Reyes 10, 1 10; Sal 36, 5 6. 30-31. 39-40 ; san Marcos 7, 14-23

En continuidad con el evangelio de ayer hoy Jesús insiste en su enseñanza entre la auténtica y la falsa pureza. Para ello remite al interior del hombre. Esta es una de las características del cristianismo, que siempre tiene en cuenta el interior de la persona. Es cierto que el dogma de la Encarnación señala que Dios, al hacerse hombre, abraza todo lo humano. Sin embargo, toma lo humano para redimirlo. De ahí que ninguna realidad propiamente humana resulte insignificante para el cristiano. Todo lo que tiene que ver con el hombre nos interesa. Pero, principalmente nos interesa el hombre. Así nos lo enseña Jesús, que ha venido para salvar a todos y muestra un amor singular por cada persona. Una multitud inmensa no justifica, a los ojos de Dios, la despreocupación por uno solo. Interesan todos.
Por ello las realidades materiales son sanadas a partir del hombre. Dice Jesús “Nada que entre de fuera puede hacer impuro al hombre”. Y es una afirmación radicalmente verdadera. Jesús aquí está señalando el valor de la libertad que, nunca, es anulada por ningún agente externo. Ya Aristóteles había señalado que si nuestro estado anímico dependiera de las circunstancias entonces seríamos camaleones, pero no nos comportaríamos como hombres. La pureza moral, lo mismo que la libertad del hombre, no dependen de lo que hay a nuestro alrededor, sino de lo que nosotros mismos hacemos.
El fariseísmo había desligado el cumplimiento de la norma de la voluntad de Dios. Para algunos religiosos extremos ello podía significar incluso que la ley debía estar por encima de Dios, que no podía cambiarla. Pero la ley era pedagógica y debía mover el corazón al trato adecuado con Dios. Las leyes rituales de pureza pretendían enseñar un camino para tratar a Dios con limpieza de corazón. Pero esa pedagogía se absolutizó sin tener en cuenta su fin. Por eso la norma ocupaba el corazón de aquellos hombres y desplazó a Dios. Una verdadera pena.
El destino del hombre se juega en su corazón. Con lenguaje atrevido lo expresó san Agustín al decir: “ama y haz lo que quieras”. Un mal intérprete de estas palabras consideraría que para el doctor africano las leyes y normas carecen de sentido. No debe juzgarse así la enseñanza de Agustín. Él se refiere al primado de la caridad.
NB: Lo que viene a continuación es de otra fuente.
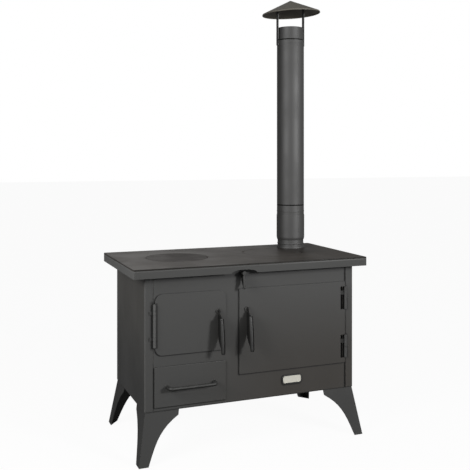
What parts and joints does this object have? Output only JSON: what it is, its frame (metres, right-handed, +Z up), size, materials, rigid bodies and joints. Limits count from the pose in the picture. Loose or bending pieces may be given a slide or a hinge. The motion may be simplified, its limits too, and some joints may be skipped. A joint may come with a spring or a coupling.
{
  "type": "wood_cookstove",
  "caption": "Free-standing wood cookstove of black sheet steel on splayed legs, with firebox, oven, ash drawer, cooking plate with lift-off lids and a tall flue with a cowl",
  "frame": {"origin": "on the floor, under the middle of the box around the whole stove", "axes": "+X to the right as seen from the front, +Y to the back, +Z up"},
  "size_m": [1, 0.5888, 1.8839],
  "materials": {
    "black_steel": "satin black stove paint",
    "plate_steel": "semi-gloss dark plate",
    "cast_iron": "seasoned, matt",
    "flue_steel": "satin black flue enamel",
    "handle_steel": "dark polished steel",
    "inner_steel": "bare sheet steel",
    "firebrick": "rough, matt",
    "plain_plate": "pale satin"
  },
  "bodies": {
    "stove": {"ash_runner_left": "inner_steel", "ash_runner_right": "inner_steel", "base_panel": "black_steel", "brick_front": "firebrick", "brick_left": "firebrick", "brick_rear": "firebrick", "brick_right": "firebrick", "cooktop": "plate_steel", "cowl_cap": "flue_steel", "cowl_collar": "flue_steel", "cowl_strap_left": "flue_steel", "cowl_strap_right": "flue_steel", "firebox_divider": "inner_steel", "firebox_floor": "inner_steel", "firebox_hinge_pin": "black_steel", "firebox_knuckle_lower": "black_steel", "firebox_knuckle_upper": "black_steel", "flue_pipe_lower": "flue_steel", "flue_pipe_upper": "flue_steel", "flue_spigot": "flue_steel", "front_panel": "black_steel", "grate": "cast_iron", "left_side_panel": "black_steel", "leg_front_left": "black_steel", "leg_front_right": "black_steel", "leg_rear_left": "black_steel", "leg_rear_right": "black_steel", "lid_ring_left": "cast_iron", "lid_ring_right": "cast_iron", "nameplate": "plain_plate", "oven_box": "inner_steel", "oven_hinge_seat_lower": "black_steel", "oven_hinge_seat_upper": "black_steel", "oven_rack": "inner_steel", "oven_rail_left": "inner_steel", "oven_rail_right": "inner_steel", "rear_panel": "black_steel", "right_side_panel": "black_steel"},
    "firebox_door": {"firebox_door": "black_steel", "firebox_door_rim": "inner_steel", "firebox_handle_boss": "handle_steel"},
    "firebox_handle": {"firebox_handle": "handle_steel", "firebox_latch": "inner_steel"},
    "oven_door": {"oven_door": "black_steel", "oven_door_rim": "inner_steel", "oven_handle_boss": "handle_steel", "oven_hinge_knuckle_lower": "black_steel", "oven_hinge_knuckle_upper": "black_steel"},
    "oven_handle": {"oven_handle": "handle_steel", "oven_latch": "inner_steel"},
    "ash_drawer": {"ash_drawer_front": "black_steel", "ash_tray_floor": "inner_steel", "ash_tray_side_left": "inner_steel", "ash_tray_side_right": "inner_steel", "ash_tray_rear": "inner_steel", "ash_drawer_handle": "handle_steel"},
    "damper": {"damper_flap": "inner_steel", "damper_handle": "handle_steel"},
    "lid_left": {"lid_left": "cast_iron"},
    "lid_right": {"lid_right": "cast_iron"}
  },
  "joints": [
    {"name": "firebox_door_hinge", "type": "hinge", "parent": "stove", "child": "firebox_door", "pos_m": [-0.4125, -0.2326, 0.5158], "axis": [0, 0, -1], "range_deg": [0, 110]},
    {"name": "firebox_handle_turn", "type": "hinge", "parent": "firebox_door", "child": "firebox_handle", "pos_m": [-0.154, -0.2298, 0.5583], "axis": [0, 1, 0], "range_deg": [0, 90]},
    {"name": "oven_door_hinge", "type": "hinge", "parent": "stove", "child": "oven_door", "pos_m": [0.412, -0.2326, 0.4693], "axis": [0, 0, 1], "range_deg": [0, 110]},
    {"name": "oven_handle_turn", "type": "hinge", "parent": "oven_door", "child": "oven_handle", "pos_m": [-0.033, -0.2298, 0.5583], "axis": [0, -1, 0], "range_deg": [0, 90]},
    {"name": "ash_drawer_slide", "type": "slide", "parent": "stove", "child": "ash_drawer", "axis": [0, -1, 0], "range_m": [0, 0.3]},
    {"name": "damper_turn", "type": "hinge", "parent": "stove", "child": "damper", "pos_m": [-0.055, -0.2435, 0.7033], "axis": [0, -1, 0], "range_deg": [0, 80]},
    {"name": "lid_left_lift", "type": "slide", "parent": "stove", "child": "lid_left", "axis": [0, 0, 1], "range_m": [0, 0.15]},
    {"name": "lid_right_lift", "type": "slide", "parent": "stove", "child": "lid_right", "axis": [0, 0, 1], "range_m": [0, 0.15]}
  ]
}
Tema este más delicado de lo que aparenta, porque al final nuestras acciones, con independencia de lo que los demás perciban en ellas, dependen del amor con que se han hecho. Ahora bien, ¿significa esto que todo está permitido? Es evidente que no. Pero la purificación del corazón, que sólo puede llevarse a cabo bajo la asistencia del Espíritu Santo, nos enseña a querer lo bueno y rechazar lo malo. Porque Jesús en esta enseñanza no está diciendo que todo esté bien, sino que más bien indica que muchas cosas que son buenas pueden dejar de serlo por falta de rectitud de intención.
Lo que Dios quiere de nosotros es nuestro amor. Su pedagogía nos enseña a amar. Es ese el sentido de las leyes morales, de las rituales e incluso de las canónicas. Buscan liberar la libertad. Eso fundamentalmente lo hace la gracia. Las normas ejercen como andaderas, que nunca pueden despreciarse. Es cierto que para el alma avanzada en la vida espiritual muchas veces serán prescindibles, pero no porque dejen de cumplirse, sino por elevación.
La culpa no la tiene lo exterior. Jesús es muy claro: de dentro del corazón sale la malicia, el robo, la fornicación… Dicho de otra manera, en las cosas exteriores nunca encontraremos la causa de una mala acción. Podrá encontrarse la materia, pero la decisión para el bien o el mal, la toma el hombre con su libertad.
“Es consolador saber que Nuestra Madre la Virgen nos lleva en el corazón, a ella le pedimos que nuestro corazón se amolde al suyo, para que nuestras obras queden hermoseadas por ella”.